[START SUPPLIED MATERIAL]
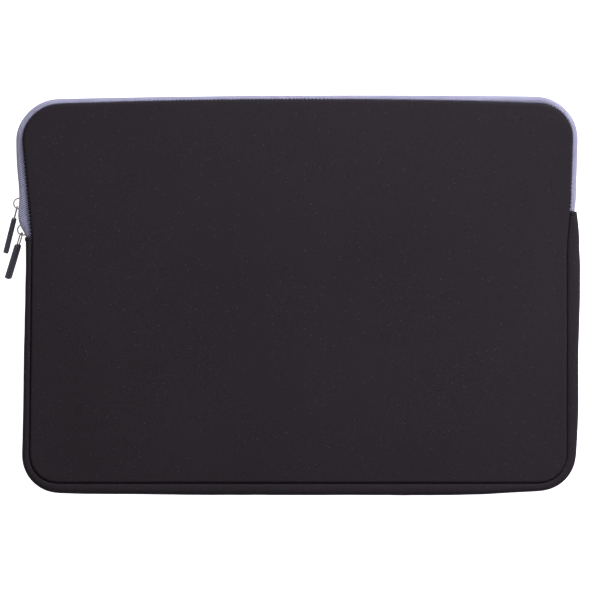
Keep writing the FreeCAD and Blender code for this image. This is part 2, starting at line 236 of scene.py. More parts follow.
# Puts a grid of points into a mesh, with metres along and across as its UV.
def makeSurface(name, points, closedAlong=False, closedAcross=False, weld=False):
    faces = gridFaces(points, closedAlong, closedAcross)
    mesh = bpy.data.meshes.new(name)
    mesh.vertices.add(points.size // 3)
    mesh.vertices.foreach_set("co", points.ravel())
    mesh.loops.add(faces.size)
    mesh.loops.foreach_set("vertex_index", faces.ravel())
    mesh.polygons.add(len(faces))
    mesh.polygons.foreach_set("loop_start", np.arange(0, faces.size, 4))
    mesh.polygons.foreach_set("loop_total", np.full(len(faces), 4))
    mesh.update(calc_edges=True)
    step = np.linalg.norm(np.diff(points, axis=1, prepend=points[:, :1]), axis=-1)
    run = np.linalg.norm(np.diff(points, axis=0, prepend=points[:1]), axis=-1).mean(axis=1)
    uv = np.stack([np.broadcast_to(np.cumsum(run)[:, None], step.shape), np.cumsum(step, axis=1)], axis=-1)
    layer = mesh.uv_layers.new(name="UVMap")
    layer.data.foreach_set("uv", uv.reshape(-1, 2)[faces.ravel()].ravel())
    if weld:
        weldDoubles(mesh)
    return asPiece(name, mesh)


# Many copies of one small closed shape: origin + x * way + y * out + z * up for each of its points.
def makeCopies(name, shape, faces, origins, ways, outs, ups):
    placed = (
        origins[:, None]
        + shape[None, :, :1] * ways[:, None]
        + shape[None, :, 1:2] * outs[:, None]
        + shape[None, :, 2:] * ups[:, None]
    )
    allFaces = (faces[None] + np.arange(len(origins))[:, None, None] * len(shape)).reshape(-1, faces.shape[1])
    mesh = bpy.data.meshes.new(name)
    mesh.from_pydata(placed.reshape(-1, 3), [], allFaces)
    return asPiece(name, mesh)


# One stitch lying along x: a ring of six points at each of five stations, its radius and height following
# a half sine, so that both ends dive into the cloth.
def stitchShape(length, radius, rise):
    t = np.linspace(0, 1, 5)[:, None]
    angle = np.linspace(0, 2 * math.pi, 6, endpoint=False)[None]
    swell = radius * np.sqrt(np.clip(1 - (2 * t - 1) ** 4, 0.15, 1))
    x = (t - 0.5) * length + 0 * angle
    y = swell * np.cos(angle)
    z = swell * np.sin(angle) + rise * np.sin(math.pi * t) - radius
    ring = np.arange(6)
    band = np.stack([ring, (ring + 1) % 6, 6 + (ring + 1) % 6, 6 + ring], -1)
    caps = np.array([[0, 5, 4, 3], [0, 3, 2, 1], [24, 25, 26, 27], [24, 27, 28, 29]])
    faces = np.vstack([*(band + 6 * k for k in range(4)), caps])
    return np.stack([x, y, z], axis=-1).reshape(-1, 3), faces[:, ::-1]


# A round tube about a line of points: at each, radius * (cos b * across + sin b * (tangent x across)).
def tubeGrid(line, across, radius, sides):
    tangent = np.gradient(line, axis=0)
    tangent /= np.linalg.norm(tangent, axis=1)[:, None]
    across = across - (across * tangent).sum(axis=1)[:, None] * tangent
    across /= np.linalg.norm(across, axis=1)[:, None]
    other = np.cross(tangent, across)
    angle = np.linspace(0, 2 * math.pi, sides, endpoint=False)[None, :, None]
    return line[:, None] + radius * (np.cos(angle) * across[:, None] + np.sin(angle) * other[:, None])


def dress(piece, material, slotName, *replaced):
    piece.data.materials.append(material)
    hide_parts(*replaced)
    return piece


# A piece at the front: its transform is baked into its mesh, and nothing here bends it where the open mouth
# folds back.
def foldWithFlap(piece):
    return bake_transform(piece)


def newFinish(name, color, roughness, **uniform):
    material = bpy.data.materials.new(name)
    material.use_nodes = True
    tree = material.node_tree
    shader = tree.nodes["Principled BSDF"]
    shader.inputs["Base Color"].default_value = (*color, 1)
    shader.inputs["Roughness"].default_value = roughness
    for socket, value in uniform.items():
        shader.inputs[socket.replace("_", " ")].default_value = value
    return material, tree, shader


def addNode(tree, kind, inputs=None, **settings):
    node = tree.nodes.new(kind)
    for key, value in settings.items():
        setattr(node, key, value)
    for key, value in (inputs or {}).items():
        if isinstance(value, bpy.types.NodeSocket):
            tree.links.new(value, node.inputs[key])
        else:
            node.inputs[key].default_value = value
    return node


def calc(tree, operation, *values):
    return addNode(tree, "ShaderNodeMath", dict(enumerate(values)), operation=operation).outputs[0]


def scaled(tree, value, factor):
    return calc(tree, "MULTIPLY", value, factor)


# The sine of a socket in metres, with the pitch given in millimetres.
def sineOf(tree, value, pitch):
    return calc(tree, "SINE", scaled(tree, value, 2 * math.pi / (pitch * mm)))


def mapRange(tree, value, low, high, newLow=0.0, newHigh=1.0):
    inputs = {"Value": value, "From Min": low, "From Max": high, "To Min": newLow, "To Max": newHigh}
    return addNode(tree, "ShaderNodeMapRange", inputs).outputs["Result"]


def mixColor(tree, factor, first, second):
    inputs = {0: factor, 6: first, 7: second}
    solid = {key: (*value, 1) if isinstance(value, tuple) else value for key, value in inputs.items()}
    return addNode(tree, "ShaderNodeMix", solid, data_type="RGBA").outputs[2]


def noise(tree, vector, scale, detail=2.0, roughness=0.5):
    inputs = {"Vector": vector, "Scale": scale, "Detail": detail, "Roughness": roughness}
    return addNode(tree, "ShaderNodeTexNoise", inputs).outputs["Fac"]


def addBump(tree, shader, height, strength, distance, before=None):
    inputs = {"Height": height, "Strength": strength, "Distance": distance * mm}
    if before:
        inputs["Normal"] = before
    bump = addNode(tree, "ShaderNodeBump", inputs).outputs["Normal"]
    tree.links.new(bump, shader.inputs["Normal"])
    return bump


def placeIn(tree, kind="Object"):
    return addNode(tree, "ShaderNodeTexCoord").outputs[kind]


# The x, y and z of a vector.
def axesOf(tree, vector):
    return addNode(tree, "ShaderNodeSeparateXYZ", {"Vector": vector}).outputs


neopreneLook = {
    "color": (0.0060, 0.0040, 0.0062),
    "paler": (0.0195, 0.0156, 0.0202),
    "sheenTint": (0.66, 0.52, 0.95, 1),
    "rim": (0.0015, 0.0009, 0.0040),       # painted shade where the panel's edge rolls down into the seam groove
    "stitchPitch": 0.42,                   # mm between the knit's columns
    "rowPitch": 0.42 / 1.3,
    "lint": (0.078, 0.074, 0.082),
    "lintEvery": 3.4,                      # mm between specks of lint
    "lintSize": 0.07,                      # and their radius as a share of that
    "lintShare": 0.7,
}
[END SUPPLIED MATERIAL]
JOB
Extract the complete data, matching each line exactly.

COMPLETE RESPONSE
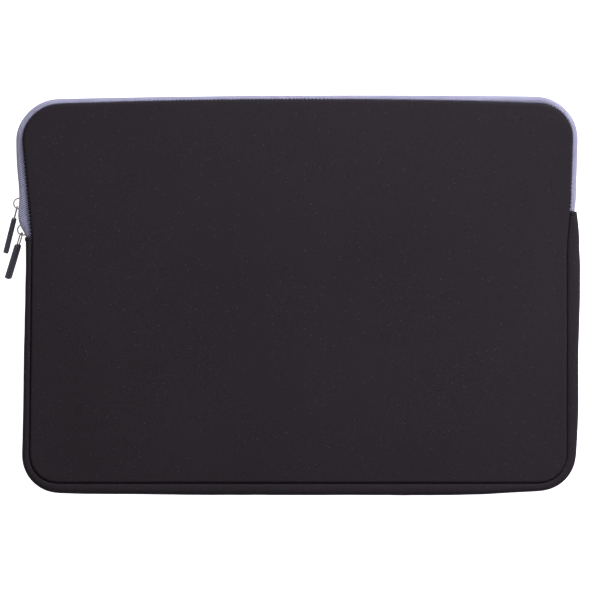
Keep writing the FreeCAD and Blender code for this image. This is part 2, starting at line 236 of scene.py. More parts follow.
# Puts a grid of points into a mesh, with metres along and across as its UV.
def makeSurface(name, points, closedAlong=False, closedAcross=False, weld=False):
    faces = gridFaces(points, closedAlong, closedAcross)
    mesh = bpy.data.meshes.new(name)
    mesh.vertices.add(points.size // 3)
    mesh.vertices.foreach_set("co", points.ravel())
    mesh.loops.add(faces.size)
    mesh.loops.foreach_set("vertex_index", faces.ravel())
    mesh.polygons.add(len(faces))
    mesh.polygons.foreach_set("loop_start", np.arange(0, faces.size, 4))
    mesh.polygons.foreach_set("loop_total", np.full(len(faces), 4))
    mesh.update(calc_edges=True)
    step = np.linalg.norm(np.diff(points, axis=1, prepend=points[:, :1]), axis=-1)
    run = np.linalg.norm(np.diff(points, axis=0, prepend=points[:1]), axis=-1).mean(axis=1)
    uv = np.stack([np.broadcast_to(np.cumsum(run)[:, None], step.shape), np.cumsum(step, axis=1)], axis=-1)
    layer = mesh.uv_layers.new(name="UVMap")
    layer.data.foreach_set("uv", uv.reshape(-1, 2)[faces.ravel()].ravel())
    if weld:
        weldDoubles(mesh)
    return asPiece(name, mesh)


# Many copies of one small closed shape: origin + x * way + y * out + z * up for each of its points.
def makeCopies(name, shape, faces, origins, ways, outs, ups):
    placed = (
        origins[:, None]
        + shape[None, :, :1] * ways[:, None]
        + shape[None, :, 1:2] * outs[:, None]
        + shape[None, :, 2:] * ups[:, None]
    )
    allFaces = (faces[None] + np.arange(len(origins))[:, None, None] * len(shape)).reshape(-1, faces.shape[1])
    mesh = bpy.data.meshes.new(name)
    mesh.from_pydata(placed.reshape(-1, 3), [], allFaces)
    return asPiece(name, mesh)


# One stitch lying along x: a ring of six points at each of five stations, its radius and height following
# a half sine, so that both ends dive into the cloth.
def stitchShape(length, radius, rise):
    t = np.linspace(0, 1, 5)[:, None]
    angle = np.linspace(0, 2 * math.pi, 6, endpoint=False)[None]
    swell = radius * np.sqrt(np.clip(1 - (2 * t - 1) ** 4, 0.15, 1))
    x = (t - 0.5) * length + 0 * angle
    y = swell * np.cos(angle)
    z = swell * np.sin(angle) + rise * np.sin(math.pi * t) - radius
    ring = np.arange(6)
    band = np.stack([ring, (ring + 1) % 6, 6 + (ring + 1) % 6, 6 + ring], -1)
    caps = np.array([[0, 5, 4, 3], [0, 3, 2, 1], [24, 25, 26, 27], [24, 27, 28, 29]])
    faces = np.vstack([*(band + 6 * k for k in range(4)), caps])
    return np.stack([x, y, z], axis=-1).reshape(-1, 3), faces[:, ::-1]


# A round tube about a line of points: at each, radius * (cos b * across + sin b * (tangent x across)).
def tubeGrid(line, across, radius, sides):
    tangent = np.gradient(line, axis=0)
    tangent /= np.linalg.norm(tangent, axis=1)[:, None]
    across = across - (across * tangent).sum(axis=1)[:, None] * tangent
    across /= np.linalg.norm(across, axis=1)[:, None]
    other = np.cross(tangent, across)
    angle = np.linspace(0, 2 * math.pi, sides, endpoint=False)[None, :, None]
    return line[:, None] + radius * (np.cos(angle) * across[:, None] + np.sin(angle) * other[:, None])


def dress(piece, material, slotName, *replaced):
    piece.data.materials.append(material)
    hide_parts(*replaced)
    return piece


# A piece at the front: its transform is baked into its mesh, and nothing here bends it where the open mouth
# folds back.
def foldWithFlap(piece):
    return bake_transform(piece)


def newFinish(name, color, roughness, **uniform):
    material = bpy.data.materials.new(name)
    material.use_nodes = True
    tree = material.node_tree
    shader = tree.nodes["Principled BSDF"]
    shader.inputs["Base Color"].default_value = (*color, 1)
    shader.inputs["Roughness"].default_value = roughness
    for socket, value in uniform.items():
        shader.inputs[socket.replace("_", " ")].default_value = value
    return material, tree, shader


def addNode(tree, kind, inputs=None, **settings):
    node = tree.nodes.new(kind)
    for key, value in settings.items():
        setattr(node, key, value)
    for key, value in (inputs or {}).items():
        if isinstance(value, bpy.types.NodeSocket):
            tree.links.new(value, node.inputs[key])
        else:
            node.inputs[key].default_value = value
    return node


def calc(tree, operation, *values):
    return addNode(tree, "ShaderNodeMath", dict(enumerate(values)), operation=operation).outputs[0]


def scaled(tree, value, factor):
    return calc(tree, "MULTIPLY", value, factor)


# The sine of a socket in metres, with the pitch given in millimetres.
def sineOf(tree, value, pitch):
    return calc(tree, "SINE", scaled(tree, value, 2 * math.pi / (pitch * mm)))


def mapRange(tree, value, low, high, newLow=0.0, newHigh=1.0):
    inputs = {"Value": value, "From Min": low, "From Max": high, "To Min": newLow, "To Max": newHigh}
    return addNode(tree, "ShaderNodeMapRange", inputs).outputs["Result"]


def mixColor(tree, factor, first, second):
    inputs = {0: factor, 6: first, 7: second}
    solid = {key: (*value, 1) if isinstance(value, tuple) else value for key, value in inputs.items()}
    return addNode(tree, "ShaderNodeMix", solid, data_type="RGBA").outputs[2]


def noise(tree, vector, scale, detail=2.0, roughness=0.5):
    inputs = {"Vector": vector, "Scale": scale, "Detail": detail, "Roughness": roughness}
    return addNode(tree, "ShaderNodeTexNoise", inputs).outputs["Fac"]


def addBump(tree, shader, height, strength, distance, before=None):
    inputs = {"Height": height, "Strength": strength, "Distance": distance * mm}
    if before:
        inputs["Normal"] = before
    bump = addNode(tree, "ShaderNodeBump", inputs).outputs["Normal"]
    tree.links.new(bump, shader.inputs["Normal"])
    return bump


def placeIn(tree, kind="Object"):
    return addNode(tree, "ShaderNodeTexCoord").outputs[kind]


# The x, y and z of a vector.
def axesOf(tree, vector):
    return addNode(tree, "ShaderNodeSeparateXYZ", {"Vector": vector}).outputs


neopreneLook = {
    "color": (0.0060, 0.0040, 0.0062),
    "paler": (0.0195, 0.0156, 0.0202),
    "sheenTint": (0.66, 0.52, 0.95, 1),
    "rim": (0.0015, 0.0009, 0.0040),       # painted shade where the panel's edge rolls down into the seam groove
    "stitchPitch": 0.42,                   # mm between the knit's columns
    "rowPitch": 0.42 / 1.3,
    "lint": (0.078, 0.074, 0.082),
    "lintEvery": 3.4,                      # mm between specks of lint
    "lintSize": 0.07,                      # and their radius as a share of that
    "lintShare": 0.7,
}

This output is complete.